Post by frankmorris » Fri May 19, 2017 10:30 am

asif408 wrote:
frankmorris wrote:I ended up running several more comparisons on PV with multiple start dates throughout the 70s, 80s, & 90s, and end dates at either present or 2000, which was of course following the "lost decade" in the US. There wasn't a single time in which the US allocation didn't beat international by more than 2 points, other than if you had invested in the late 90s bubble and sold after the 2008 crash.

Again, not trying to be argumentative or prove an absolute point - where am I seeing this wrong everyone? Is it possible that the US is just a better economic engine in modern day times? Not arguing that couldn't reverse, but if there aren't data to support two asset classes produce roughly the same risk-adjusted return, is it smart to go with that asset class on a "what if next 10 years is different" kind of hypothesis?
So your endpoints were right after years of significant US outperformance vs. international. What if you try 1971-1988, 1983-2007, or 2002-2011?
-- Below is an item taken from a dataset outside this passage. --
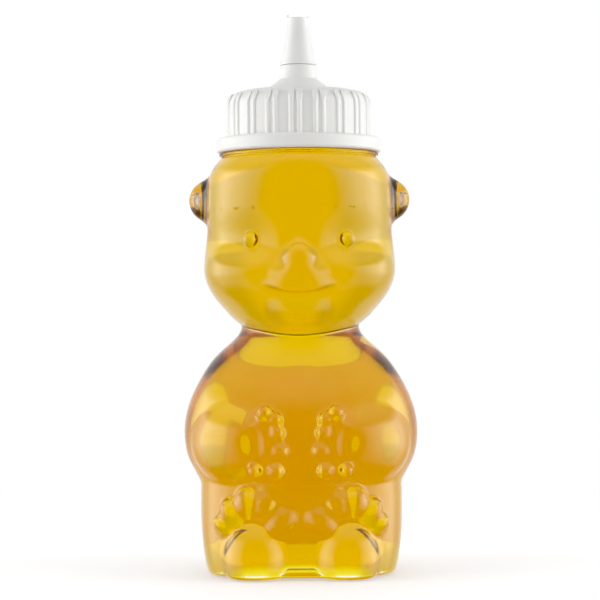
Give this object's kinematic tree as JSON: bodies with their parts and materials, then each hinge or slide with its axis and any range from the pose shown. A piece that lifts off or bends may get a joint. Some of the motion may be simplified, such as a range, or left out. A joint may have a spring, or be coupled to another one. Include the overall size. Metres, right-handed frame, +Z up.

Very fair questions, indeed.

I think part of my reliance of Portfolio Visualizer is I'm not aware of a better way of evaluating long-term returns. What other tools are out there if I want to compare two different investments over time? Many folks seem to argue against simply using average returns, as they ignore investment periods. Then, people argue against Portfolio Visualizer because it uses investment periods.
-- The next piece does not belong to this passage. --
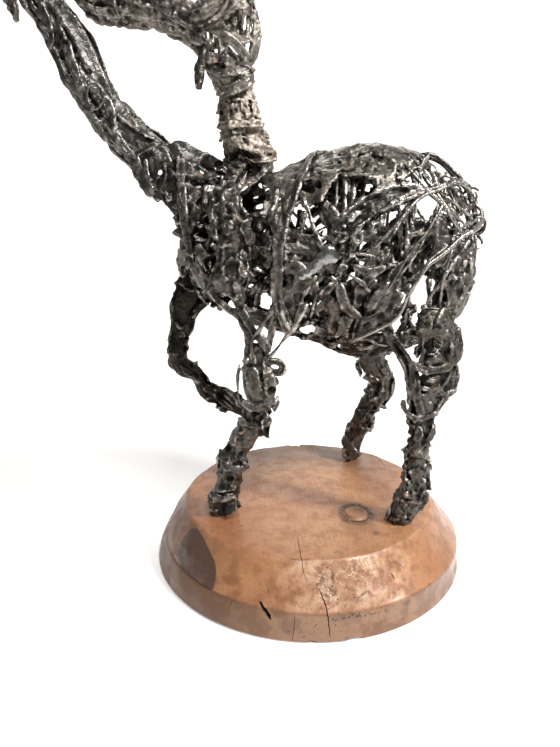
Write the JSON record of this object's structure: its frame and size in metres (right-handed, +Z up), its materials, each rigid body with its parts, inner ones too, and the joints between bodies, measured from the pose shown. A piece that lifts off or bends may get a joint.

It seems like it would be helpful to have a program where I could enter a broad period of time, with the program returning ranges of possible returns based on market entry/exit, etc. along with correlations to the comparison asset class over time, etc. For example, instead of starting at 1972 and ending in 2017, a program might suggest an average of all possible 10 year investment windows, 15 year investment windows, etc. with a choice between a fixed starting amount and rolling contributions, then with withdraw options, etc. The program might, then, say your average returns for any given 10 year window for ex-US vs US had a median of __ with a range of ___ to ____, and a standard deviation of ____ to ____.

Yes, you'd still have to interpret those results as understanding the initial time frame you selected, and couldn't use those results to make firm predictions of the future, but it would be nice to be able to use data to understand how different markets have performed over long periods of time.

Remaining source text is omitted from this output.